Trade policies must, therefore, be designed to maximize the benefits and minimize the costs of trade. The consequences of trade policies cannot, however, simply be dictated based on want people want. There are times when political considerations must be taken into account. At the extreme, war dictates policymakers cease trade no matter the economic consequences. For the sake of national and global security interests, policymakers must always take proactive steps to ensure their domestic economies do not rely on revivals and unreliable trade partners. When it comes to potentially sensitive technologies and industries, the same precautions must be taken.
Ideally, governments would only intervene in trade solely to address critical issues. The role of government is, after all, to shape favorable market conditions, not question legitimate business decisions. All governments interject politics into economics, which inhibits the function of the economy. Where non-democratic governments will dictate economic policies to favor the ruling class and secure their control over their economies, democratic governments will either shape economic policy in response to political sentiments or, if corrupted and ill-democratic, special interests. Such interference can be minimized and shaped to play a constructive role, but it is unavoidable. The way in which public officials intervene in trade relations, therefore, matters just as much as why.
When stores decide to sell a set of products at a loss, it is usually called a sale. The store may need to simply clear its inventory or it may be trying to attract more customers. Whether or not the store seeks to undercut competitors is irrelevant, because that is the result no matter the intention. Over time, these practices can harm industries, but they are not a concern for government until monopolistic businesses start to arise. Similarity, governments, as well as commodities exchanges, cannot set prices for products like steel to prevent competitors from competing for market share without creating issues like dumping and price bubbles. Outside of predatory policies by foreign governments, the same principles apply to domestic and foreign competitors alike.
In the case of alleged dumping and other trade issues, heavily subsidized, under-taxed, under-regulated, and/or poorer economies will always suppress the price of goods, thereby encouraging over-production. If trade is unimpeded with such economies, unfair trade, including the selling of products for less than the production costs, i.e. dumping, will occur. It has little to do with whether the government of the offending economy desires to engage in predatory trade or pledges to end a lack of trade parity. It is the result of economic realities. Similarly, public officials of democratic governments cannot rightfully promise to deliver economic performance or trade benefits.
To that end, governments can only control what is allowed in and out of their borders. They can only foster or impede economic development by avoiding or embracing punitive measures. They cannot control what their partners do. They can only do what is in the economic interests of their Peoples and expect their partners to do the same.

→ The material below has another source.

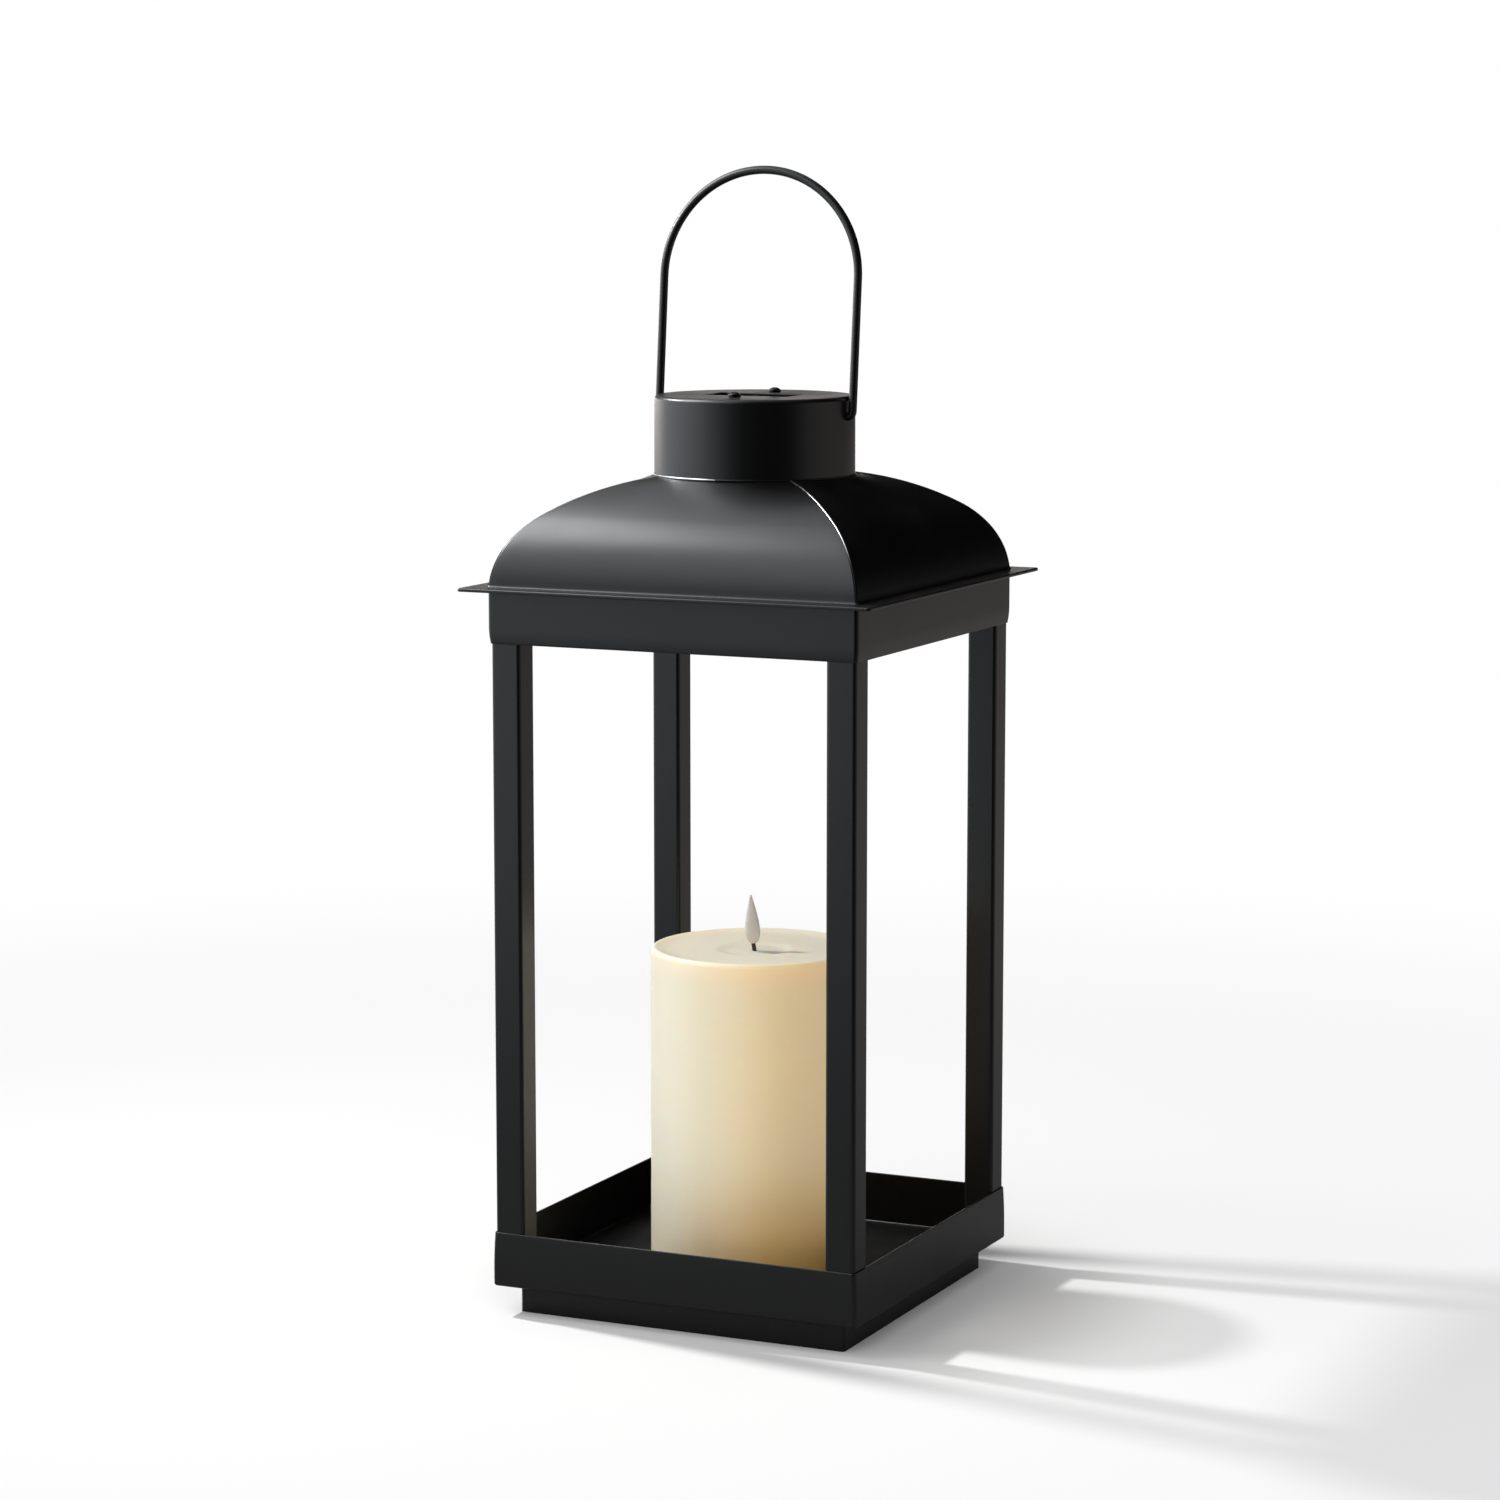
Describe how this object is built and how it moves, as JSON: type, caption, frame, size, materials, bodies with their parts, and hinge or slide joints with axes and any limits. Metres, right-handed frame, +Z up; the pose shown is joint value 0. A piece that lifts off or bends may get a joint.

As such, dumping and other consequences of doing business with countries, which foster overproduction and/or offer cheap labor, must be addressed by balancing the cost of foreign products to ensure competitiveness based on price, instead of cheap labor, weak regulation, product quality, and product durability.
Alleged steel dumping by China and America’s trade deficit with China, for example, is a function of economic disparities between the US and Chinese economies, cheap labor, state subsidies, and a regulatory regime that favors Chinese industry and artificial job creation. Steel dumping may occur from time to time or be a minor problem, but the economic realities dictate US industries will struggle to compete if price is the determining factor. Alleged steel dumping by countries like German, has a great deal more to do with the actual behavior of business. Trade disparities between Germany and the US, however, also have a great deal more to do with the actual efficiency of the German industry, not predatory trade policies.
US competitors have an incentive to discourage trade with both China and Germany, but the US government and People have an interest in both fostering domestic production as well as encouraging domestic and global competition to encourage efficiency and lower prices. Dumping should be addressed when it occurs, but dumping only offers a legal rationale for countries like the US to impose tariffs, or inefficient, disruptive quotas, when government needs to focus on bigger trade issues, i.e. economic disparities that create unbalanced, unstable trade. Moreover, US policies need to balance price disparities based on why imports are cheaper, not because they are cheaper, in other to address issue trade deficits and dumping.